Dilbert creator Scott Adams has died


Scott Raymond Adams (June 8, 1957 – January 2026), the renowned cartoonist and creator of the iconic Dilbert comic strip, has passed away at age 68 after a courageous but ultimately losing battle with metastatic prostate cancer.

Born in Windham, New York, Adams captured the absurdities of corporate life with razor-sharp wit when he launched Dilbert in 1989. Featuring the hapless engineer Dilbert, his pointy-haired boss, and a cast of dysfunctional office archetypes, the strip exploded in popularity, appearing in over 2,000 newspapers worldwide at its peak and becoming a cultural touchstone for cubicle-dwelling workers everywhere in the 1990s and 2000s.

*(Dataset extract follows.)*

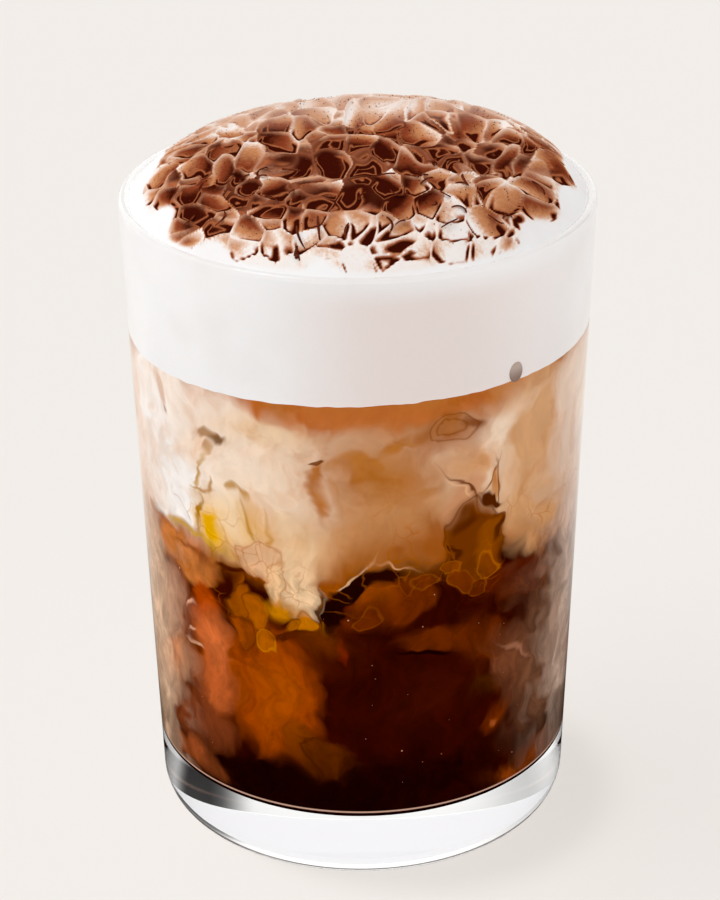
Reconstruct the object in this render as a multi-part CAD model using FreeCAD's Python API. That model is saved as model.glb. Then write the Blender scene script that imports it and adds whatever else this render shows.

Beyond cartooning, Adams authored bestselling books on business, persuasion, and personal development, including The Dilbert Principle and Win Bigly. He also gained a large following through his daily podcast, Real Coffee with Scott Adams, where he analyzed news, politics, and persuasion techniques.In recent years, Adams faced significant controversy when his 2023 comments on race led to widespread newspaper cancellations of Dilbert. Undeterred, he relaunched the strip independently as a webcomic. Diagnosed with aggressive prostate cancer in 2025—the same type afflicting former President Joe Biden—Adams shared candid updates with fans until entering hospice care in early January 2026.He is survived by family, friends, and millions who found both laughter and truth in his observations of modern work life. His legacy endures in the timeless hilarity of Dilbert and the conversations he sparked about power, incompetence, and human nature.